-- AIM OF THE TASK --
Reproduce each line that includes the word "object".

──────── THE RECORDS

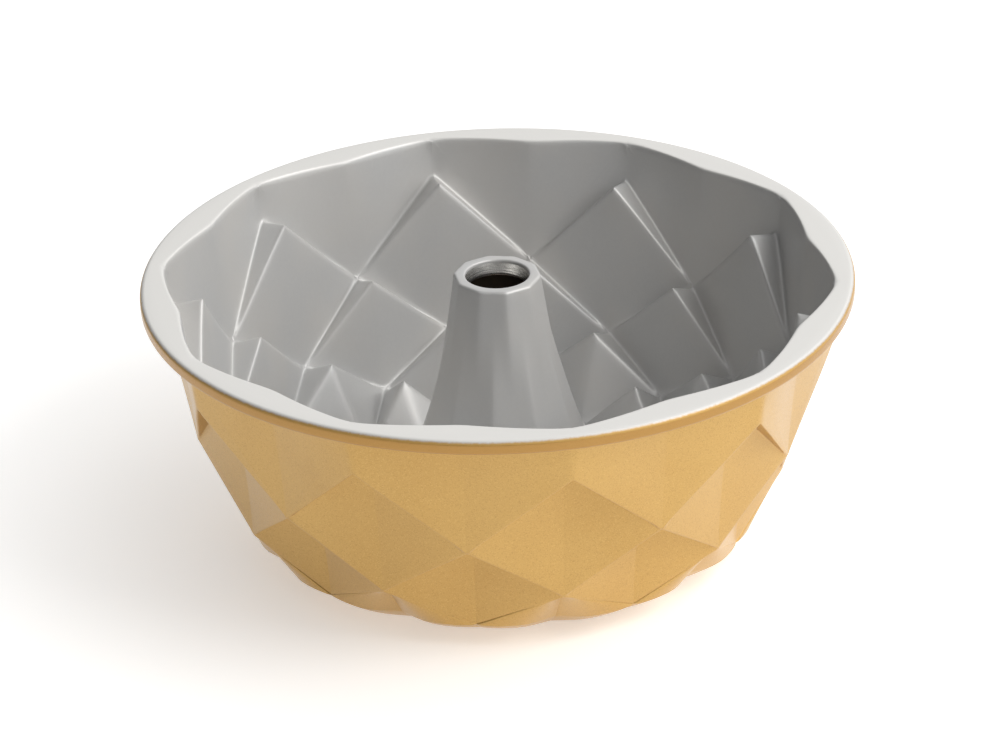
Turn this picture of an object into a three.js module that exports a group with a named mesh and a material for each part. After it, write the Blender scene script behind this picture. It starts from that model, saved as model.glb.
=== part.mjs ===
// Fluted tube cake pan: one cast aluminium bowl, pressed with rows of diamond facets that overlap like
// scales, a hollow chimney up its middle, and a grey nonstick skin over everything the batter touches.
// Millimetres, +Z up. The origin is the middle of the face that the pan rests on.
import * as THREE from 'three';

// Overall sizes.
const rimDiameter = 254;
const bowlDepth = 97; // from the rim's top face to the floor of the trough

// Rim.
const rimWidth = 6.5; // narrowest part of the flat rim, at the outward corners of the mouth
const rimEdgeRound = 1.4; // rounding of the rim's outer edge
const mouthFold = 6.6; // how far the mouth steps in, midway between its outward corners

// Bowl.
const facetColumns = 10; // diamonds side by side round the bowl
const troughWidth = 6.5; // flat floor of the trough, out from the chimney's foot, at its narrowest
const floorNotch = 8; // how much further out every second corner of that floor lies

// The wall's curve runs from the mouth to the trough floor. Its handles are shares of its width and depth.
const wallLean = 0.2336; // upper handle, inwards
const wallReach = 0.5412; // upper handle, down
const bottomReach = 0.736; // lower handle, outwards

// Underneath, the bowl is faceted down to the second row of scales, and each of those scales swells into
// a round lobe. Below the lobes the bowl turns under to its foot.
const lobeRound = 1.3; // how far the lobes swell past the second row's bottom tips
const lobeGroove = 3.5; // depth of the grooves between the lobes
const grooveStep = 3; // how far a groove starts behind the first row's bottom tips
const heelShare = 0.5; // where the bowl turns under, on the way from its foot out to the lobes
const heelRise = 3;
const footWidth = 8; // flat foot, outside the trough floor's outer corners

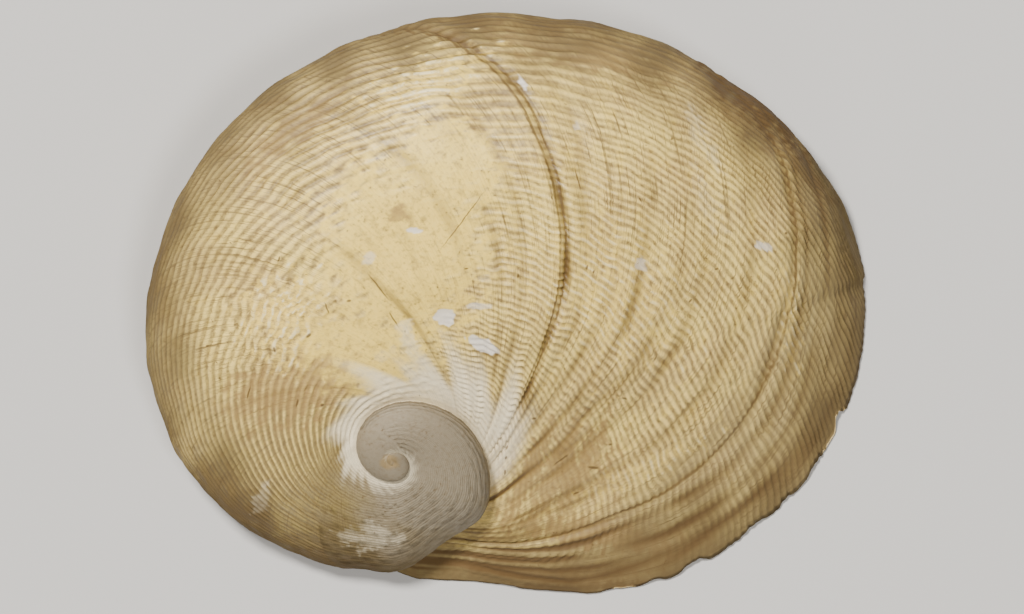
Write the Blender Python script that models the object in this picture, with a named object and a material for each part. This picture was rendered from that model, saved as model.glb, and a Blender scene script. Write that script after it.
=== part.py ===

────────────────

-- ANSWER TO THE TASK --
Turn this picture of an object into a three.js module that exports a group with a named mesh and a material for each part. After it, write the Blender scene script behind this picture. It starts from that model, saved as model.glb.
Write the Blender Python script that models the object in this picture, with a named object and a material for each part. This picture was rendered from that model, saved as model.glb, and a Blender scene script. Write that script after it.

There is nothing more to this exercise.